Sea level rise impacts Hampton Roads: What does this mean for Norfolk?


Courtesy of Mrs. Robb

Gabby Allen and Calie Quinn, Managing Editor and Editor-in-Chief

The phrase “tidal flooding” makes residents in Norfolk cringe. Between neighborhoods in Ghent, residents in Larchmont, or the Hague, Norfolk flood during minimal rainfall or even just a high tide, such as the November 5th “King Tide.”
According to numerous studies by the Board of Concerned Scientists, the land around Norfolk is sinking. This rapid sinking is due to adjustments in the earth’s crust as a response to the melting of glaciers. According to U.S. Geological Survey, sea level rise is occurring at twice the global average in Norfolk, which is the highest rate along the Atlantic coast.
“The average temperature of the earth as a whole is increasing,” said AP Environmental teacher, Dr.
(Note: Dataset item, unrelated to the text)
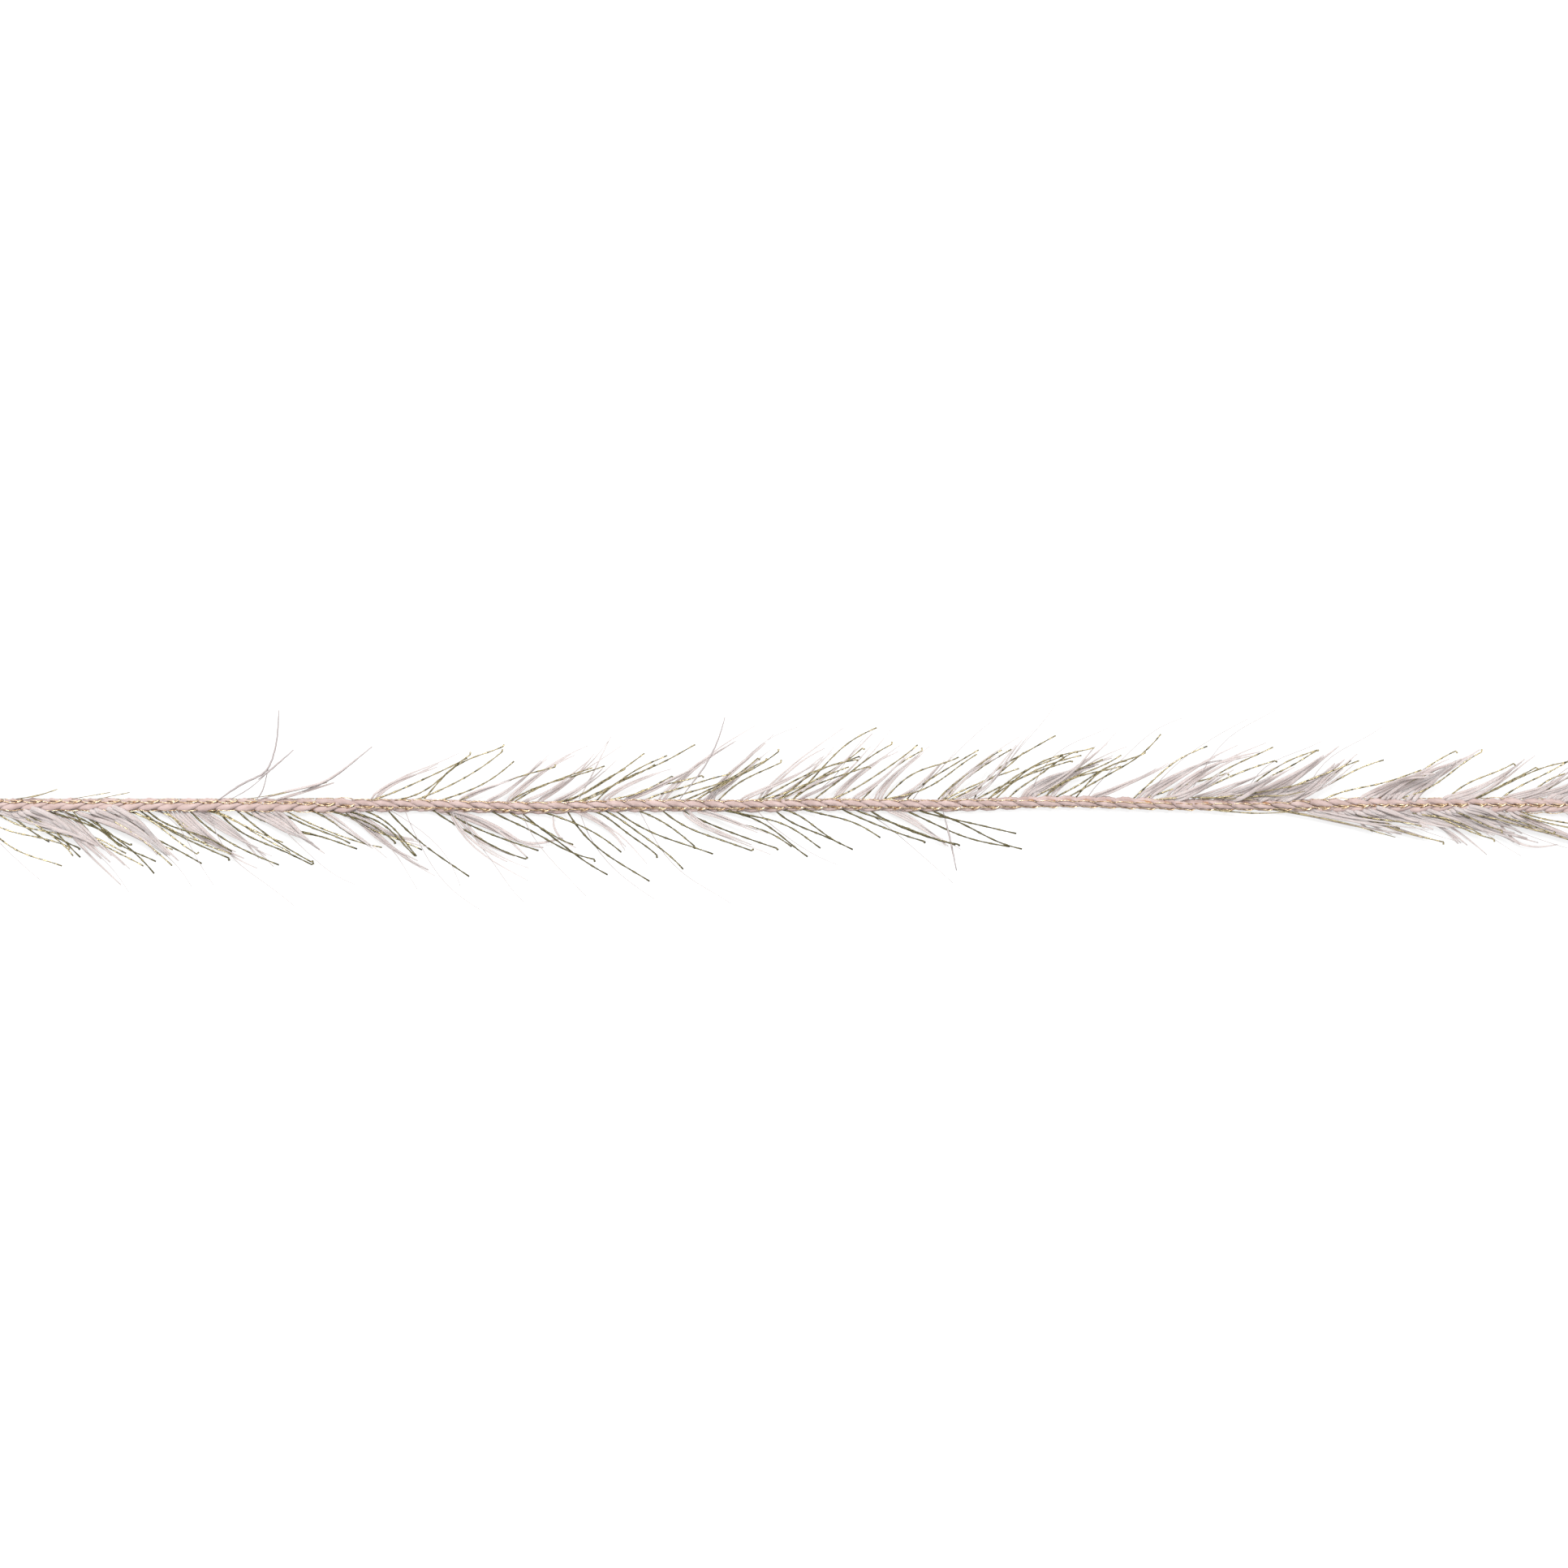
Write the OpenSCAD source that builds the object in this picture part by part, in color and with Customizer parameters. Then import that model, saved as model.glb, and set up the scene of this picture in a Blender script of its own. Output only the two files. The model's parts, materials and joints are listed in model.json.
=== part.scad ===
// Slim boa-style lash trim: a chain-stitched yarn core with two rows of cut lashes, rose yarn and gold
// metallic thread, laid out straight from a knotted free end to a tied hank.
// X runs along the strand with +X towards the hank, Z is up, and z = 0 is the surface it lies on.
// The laid-out stretch bends at four upright hinges, which stand in for the give of every stitch.

/* [Core] */
// Diameter of the chain-stitched core
core_d = 2; // [1.8:0.1:2.2]
// Length of one chain stitch
stitch = 3; // [2.8:0.1:3.2]
// Stitches in each of the three middle lengths between two bends
mid_stitches = 20; // [16:1:24]
// Stitches from an outer bend to the hank, and from the other outer bend to the knot
end_stitches = 12; // [10:1:14]
// Diameter of the gold thread that is chained in with the core
thread_d = 0.3; // [0.2:0.05:0.4]

/* [Lashes] */
// Thickness of a rose lash, which is a lock of several filaments
rose_d = 0.5; // [0.3:0.05:0.6]
// Thickness of a gold lash
gold_d = 0.28; // [0.2:0.02:0.3]
// Thickness of a fine loose fibre
fine_d = 0.12; // [0.1:0.02:0.16]
// Length of the longest rose and gold lashes
lash_l = 15; // [12:0.5:16]
// Length of the fine fibres
fine_l = 18; // [14:1:20]
// Angle between a lash and the core where it leaves the stitch
root_angle = 42; // [36:1:48]
// Angle between a lash and the core at its tip
tip_angle = 18; // [14:1:22]

/* [Ends] */
// Diameter of each end knot
knot_d = 4.4; // [4:0.2:5]
// Length of the bare core beyond the knot at the free end
tail_l = 11; // [8:1:14]

/* [Hank] */
// Length of the hank
hank_l = 84; // [76:1:90]
// Width of the hank
hank_w = 30; // [28:1:34]
// Height of the hank
hank_h = 10; // [9.5:0.5:12]
// How far along the hank its end knot lies
hank_knot_along = 66; // [55:1:70]
// How far to the near side (-Y) of the middle the hank's end knot lies
hank_knot_across = 10; // [0:1:11]
// Width of the tie round the middle of the hank
tie_w = 4.4; // [3:0.2:6]
// How far the tie pulls the hank in, all round
tie_squeeze = 1.5; // [1:0.1:2]

/* [Hidden] */
$fn = 32;

// Colours
rose_yarn = [0.84, 0.72, 0.70];
rose_lash = [0.80, 0.745, 0.735];
gold_metal = [0.80, 0.70, 0.42];
dark_gold = [0.50, 0.45, 0.26];
pale_fibre = [0.74, 0.71, 0.72];

// Where things stand along X: the free end's tail, the knot, the straight stretch, then the hank
lengths = 5;
knot_span = 5;
core_r = core_d / 2;
knot_r = knot_d / 2;
straight_l = (3 * mid_stitches + 2 * end_stitches) * stitch;
whole_l = tail_l + knot_span + straight_l + hank_l;
hank_x = whole_l / 2 - hank_l;
free_x = hank_x - straight_l;
tail_x = free_x - knot_span;
knot_x = free_x - knot_span / 2;

// Length 1 leaves the hank and length 5 ends in the knot; bend i is between lengths i and i + 1
function bend_x(i) = hank_x - (end_stitches + (i - 1) * mid_stitches) * stitch;
function right_x(i) = i == 1 ? hank_x : bend_x(i - 1);
function left_x(i) = i == lengths ? free_x : bend_x(i);
function stitches_in(i) = i == 1 || i == lengths ? end_stitches : mid_stitches;

// The ball at the end of one length turns in the cup of the next
ball_r = 0.95 * core_r;
cup_r = ball_r + 0.3;
hank_grip = 3;
neck_r = 0.8 * core_r;

// The strand twists, so that each row lies on its own side on some stretches and beside the other row
// on the rest: row a is on the far side (+Y) from one turn on, and row b only between two turns
turn_a = free_x + 62;
turn_b_on = free_x + 162;
turn_b_off = free_x + 195;
function side_a(x) = x < turn_a ? -1 : 1;
function side_b(x) = x > turn_b_on && x < turn_b_off ? 1 : -1;

// Heights of the lashes' levels, so that no lash crosses another
rose_a_z = core_r + 0.55;
gold_a_z = core_r + 0.13;
gold_b_z = core_r - 0.17;
rose_b_z = core_r - 0.60;
fine_z = core_d - 0.1;

// Lashes in a row differ in length a little, in a pattern that repeats rarely
function lash_share(n) = 0.9 + 0.1 * sin(137 * n);

// A straight round rod along X
module rod(x0, x1, r, y = 0, z = core_r) {
    translate([x0, y, z]) rotate([0, 90, 0]) cylinder(h = x1 - x0, r = r);
}

// One lash: an arc in a level plane that leaves the core and sweeps towards +X
module lash(x, side, z, d, l, a0 = root_angle, a1 = tip_angle) {
    bend_r = l / (a0 - a1) * 180 / PI;
    root_y = core_r / 2;
    mirror([0, side < 0 ? 1 : 0, 0])
        translate([x + bend_r * sin(a0), root_y - bend_r * cos(a0), z])
            rotate([0, 0, 90 + a1])
                rotate_extrude(angle = a0 - a1, $fn = 64)
                    translate([bend_r, 0]) circle(d = d, $fn = 16);
}

module core(i) {
    inner_x = i == 1 ? hank_x + hank_grip : right_x(i);
    outer_x = i == lengths ? knot_x + 0.3 : left_x(i);
    color(rose_yarn) difference() {
        union() {
            rod(outer_x, inner_x, core_r);
            if (i < lengths) translate([outer_x, 0, core_r]) sphere(ball_r);
        }
        if (i > 1) translate([inner_x, 0, core_r]) sphere(cup_r);
    }
}

module gold_thread(i) {
    clear = 2;
    color(gold_metal)
        rod(left_x(i) + clear, right_x(i) - clear, thread_d / 2, y = -0.45 * core_r, z = 1.85 * core_r);
}

module rose_row_a(i) {
    color(rose_lash) for (n = [1 : stitches_in(i)]) {
        x = right_x(i) - (n - 0.5) * stitch;
        lash(x, side_a(x), rose_a_z, rose_d, lash_l * lash_share(n));
    }
}

module rose_row_b(i) {
    color(rose_lash) for (n = [1 : stitches_in(i)]) {
        x = right_x(i) - (n - 0.5) * stitch;
        lash(x, side_b(x), rose_b_z, rose_d, lash_l * lash_share(n + 7));
    }
}

module gold_row_a(i) {
    color(gold_metal) for (n = [1 : stitches_in(i)]) {
        x = right_x(i) - (n - 0.25) * stitch;
        lash(x, side_a(x), gold_a_z, gold_d, lash_l * lash_share(n + 3));
    }
}

module gold_row_b(i) {
    color(dark_gold) for (n = [1 : stitches_in(i)]) {
        x = right_x(i) - (n - 0.25) * stitch;
        lash(x, side_b(x), gold_b_z, gold_d, lash_l * lash_share(n + 5));
    }
}

module fine_fibres(i) {
    every = 4;
    color(pale_fibre) for (n = [1 : floor(stitches_in(i) / every)]) {
        x = right_x(i) - (every * n - 1.2) * stitch;
        lash(x, n % 2 == 0 ? side_a(x) : side_b(x), fine_z, fine_d, fine_l, root_angle + 12, tip_angle + 14);
    }
}

module end_knot() {
    color(rose_yarn) translate([knot_x, 0, knot_r]) sphere(knot_r);
}

module end_tail() {
    neck_in = knot_x - 0.3;
    color(rose_yarn) union() {
        rod(tail_x - 0.5, neck_in, neck_r);
        rod(tail_x - tail_l, tail_x, core_r);
    }
}

// The waist that the tie pulls in, as a box through the hank, and the tie's outside
module waist(w) {
    inner_w = hank_w - 6;
    translate([hank_x + hank_l / 2 - w / 2, -inner_w / 2, tie_squeeze])
        cube([w, inner_w, hank_h - 2 * tie_squeeze]);
}

module hank() {
    end_r = hank_w / 2;
    flat_w = hank_w - 0.4;
    color(rose_lash) difference() {
        union() {
            translate([hank_x + end_r, -flat_w / 2, 0]) cube([hank_l - 2 * end_r, flat_w, hank_h]);
            for (x = [hank_x + end_r, hank_x + hank_l - end_r])
                translate([x, 0, 0]) cylinder(h = hank_h, r = end_r, $fn = 64);
        }
        difference() {
            translate([hank_x + hank_l / 2 - tie_w / 2, -hank_w, -1]) cube([tie_w, 2 * hank_w, hank_h + 2]);
            waist(tie_w + 1);
        }
    }
}

module hank_tie() {
    inner_w = hank_w - 6;
    outer_w = inner_w + 2 * tie_squeeze;
    bow_r = 1.8;
    color(rose_yarn) difference() {
        union() {
            translate([hank_x + hank_l / 2 - tie_w / 2, -outer_w / 2, 0]) cube([tie_w, outer_w, hank_h]);
            translate([hank_x + hank_l / 2, 0, hank_h]) sphere(bow_r);
        }
        waist(tie_w + 1);
    }
}

module hank_knot() {
    lap = 0.6;
    color(rose_yarn)
        translate([hank_x + hank_knot_along, -hank_knot_across, hank_h + knot_r - lap]) sphere(knot_r);
}

core(1);  // core_1
core(2);  // core_2
core(3);  // core_3
core(4);  // core_4
core(5);  // core_5
gold_thread(1);  // gold_thread_1
gold_thread(2);  // gold_thread_2
gold_thread(3);  // gold_thread_3
gold_thread(4);  // gold_thread_4
gold_thread(5);  // gold_thread_5
rose_row_a(1);  // rose_row_a_1
rose_row_a(2);  // rose_row_a_2
rose_row_a(3);  // rose_row_a_3
rose_row_a(4);  // rose_row_a_4
rose_row_a(5);  // rose_row_a_5
rose_row_b(1);  // rose_row_b_1
rose_row_b(2);  // rose_row_b_2
rose_row_b(3);  // rose_row_b_3
rose_row_b(4);  // rose_row_b_4
rose_row_b(5);  // rose_row_b_5
gold_row_a(1);  // gold_row_a_1
gold_row_a(2);  // gold_row_a_2
gold_row_a(3);  // gold_row_a_3
gold_row_a(4);  // gold_row_a_4
gold_row_a(5);  // gold_row_a_5
gold_row_b(1);  // gold_row_b_1
gold_row_b(2);  // gold_row_b_2
gold_row_b(3);  // gold_row_b_3
gold_row_b(4);  // gold_row_b_4
gold_row_b(5);  // gold_row_b_5
fine_fibres(1);  // fine_fibres_1
fine_fibres(2);  // fine_fibres_2
fine_fibres(3);  // fine_fibres_3
fine_fibres(4);  // fine_fibres_4
fine_fibres(5);  // fine_fibres_5
end_knot();
end_tail();
hank();
hank_knot();
hank_tie();
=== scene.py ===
"""Slim boa-style lash trim: a chain-stitched rose yarn core with rose and gold lashes.

The strand lies straight from its knotted free end to a tied hank that holds the rest of it. Each span of
the straight strand crosses one bend of the frame and bends smoothly with it.
"""

import bisect
import json
import math
import random

import bpy
from mathutils import Vector
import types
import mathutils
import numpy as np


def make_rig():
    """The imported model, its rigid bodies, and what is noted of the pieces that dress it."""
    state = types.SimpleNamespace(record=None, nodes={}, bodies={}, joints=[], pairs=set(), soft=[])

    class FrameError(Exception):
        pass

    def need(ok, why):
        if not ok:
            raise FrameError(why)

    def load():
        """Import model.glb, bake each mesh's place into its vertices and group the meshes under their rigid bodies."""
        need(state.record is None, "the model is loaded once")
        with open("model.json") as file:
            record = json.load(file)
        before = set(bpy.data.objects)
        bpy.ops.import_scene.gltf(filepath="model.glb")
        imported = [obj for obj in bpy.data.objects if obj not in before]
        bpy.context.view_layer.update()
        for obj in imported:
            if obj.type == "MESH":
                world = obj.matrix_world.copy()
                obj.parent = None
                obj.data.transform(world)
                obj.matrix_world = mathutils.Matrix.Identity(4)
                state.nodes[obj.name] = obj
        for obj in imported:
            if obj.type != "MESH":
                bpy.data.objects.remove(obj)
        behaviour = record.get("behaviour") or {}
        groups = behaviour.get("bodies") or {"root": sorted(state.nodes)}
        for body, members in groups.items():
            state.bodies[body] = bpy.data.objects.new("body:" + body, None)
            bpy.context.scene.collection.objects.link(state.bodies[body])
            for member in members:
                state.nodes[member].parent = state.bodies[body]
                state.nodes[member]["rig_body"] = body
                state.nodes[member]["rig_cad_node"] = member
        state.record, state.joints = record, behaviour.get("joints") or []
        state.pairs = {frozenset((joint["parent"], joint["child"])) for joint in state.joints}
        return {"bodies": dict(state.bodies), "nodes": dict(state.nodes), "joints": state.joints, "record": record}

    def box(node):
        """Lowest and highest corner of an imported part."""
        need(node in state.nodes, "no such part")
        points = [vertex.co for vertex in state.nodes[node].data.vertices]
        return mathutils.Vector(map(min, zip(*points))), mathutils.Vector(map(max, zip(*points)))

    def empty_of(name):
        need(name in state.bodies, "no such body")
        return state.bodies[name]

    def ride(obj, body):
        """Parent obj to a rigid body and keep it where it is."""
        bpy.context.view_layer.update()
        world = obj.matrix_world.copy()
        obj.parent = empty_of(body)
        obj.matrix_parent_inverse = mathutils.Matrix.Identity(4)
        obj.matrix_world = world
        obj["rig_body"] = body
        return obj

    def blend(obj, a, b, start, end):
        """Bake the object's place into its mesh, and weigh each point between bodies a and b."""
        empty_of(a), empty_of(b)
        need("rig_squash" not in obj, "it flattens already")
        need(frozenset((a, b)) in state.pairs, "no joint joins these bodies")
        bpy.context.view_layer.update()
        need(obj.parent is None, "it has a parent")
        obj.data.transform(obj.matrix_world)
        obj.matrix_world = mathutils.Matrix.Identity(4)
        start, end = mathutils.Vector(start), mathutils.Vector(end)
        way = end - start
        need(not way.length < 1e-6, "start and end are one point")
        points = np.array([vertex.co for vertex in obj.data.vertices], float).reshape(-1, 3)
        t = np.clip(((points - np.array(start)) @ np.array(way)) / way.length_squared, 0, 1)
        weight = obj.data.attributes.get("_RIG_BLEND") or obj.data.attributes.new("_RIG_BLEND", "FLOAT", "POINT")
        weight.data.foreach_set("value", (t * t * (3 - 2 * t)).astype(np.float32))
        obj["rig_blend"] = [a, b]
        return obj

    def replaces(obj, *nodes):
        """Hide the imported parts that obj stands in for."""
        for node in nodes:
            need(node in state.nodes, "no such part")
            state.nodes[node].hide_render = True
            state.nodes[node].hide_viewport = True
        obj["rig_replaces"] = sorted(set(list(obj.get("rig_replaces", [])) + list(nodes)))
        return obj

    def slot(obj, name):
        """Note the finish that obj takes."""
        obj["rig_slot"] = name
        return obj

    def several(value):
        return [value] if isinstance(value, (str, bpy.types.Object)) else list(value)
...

Thomson, “but some of the areas of the Earth are getting colder.” Though the bigger picture, concerning the increasing temperature of the Earth, may be cloudy, the pressing issue for Norfolk residents has become an everyday issue.
Aggressive sea level rise doesn’t just affect Norfolk residents, but also the Naval bases that are located across the area. Besides being well known for its unfortunate flooding problem, Norfolk is also known to be home to the largest Naval operation in the world. In the last couple of decades, the Naval bases have had to build two levels to their docks due to the rising sea levels. If that wasn’t worrisome enough, according to the Board of Concerned Scientist, water has risen one and a half feet since the 1920’s. While the Navy is showing obvious concern over sea level rise, so too is the local government.
“We’re 400 years old and have survived wars, a plague, hurricanes, and social upheaval. Each time we come back stronger than before. We recognize the challenges we face and we are addressing them head-on through our resilience strategy,” said Lori Crouch, the Corporate Communications Director of the City of Norfolk.
With water levels rising, and dismal flooding that makes living in Norfolk a challenge, city officials have taken all of these factors into account. Such officials have already started coming up with proactive ideas that could potentially mend Norfolk’s water control problem.
Though a serious issue, Norfolk is not without a few plans for the future. “The first goal is to design the coastal community of the future,” said Crouch. In 2015, Norfolk hosted the Dutch Dialogues – a workshop that brought together a variety of water management experts from other states and countries to discuss ideas and solutions for the future – which set some of these plans in motion. Representatives have already come forth to develop innovative ideas for “living with water.”
The plan, “living with water,” explained Crouch, “…was a departure from the past where [officials] looked to keep the water out.” Realizing that Norfolk is a port city and water is inevitable, ideas were changed and new goals were set. Now the city is looking for ways to hold water, not keep it out.
The city and residents in the Hampton Roads area recognize the issue of rising tides, which is why partners in the private and public sectors are encouraged to contribute their own ideas. The King Tide, for example, created a massive group effort in which over 500 Hampton Roads residents tracked astronomical tide, according to an article by the Virginian-Pilot. The event was likewise called “Catch the King.”
“The issue of sea level rise is a complex one and the average citizen may not think she can make a difference as an individual. The Catch The King event changed that: by making the Sea Level Rise app available to anyone with a smart phone, Wetlands Watch created a fleet of citizen scientists eager to do their part and help map the tide in their neighborhood,” said Technology Innovation Specialist Mrs. King who mapped the tide in her neighborhood.
Sea level rise isn’t just relevant to the environment; in fact, its impact influences many other aspects of our community. “We believe sea-level rise gives us an opportunity for innovation and economic diversity,” said Crouch.
Though still a topic of controversy, the direness of sea level rise in Norfolk has spurred many to unite and formulate new ideas to help save the sinking city.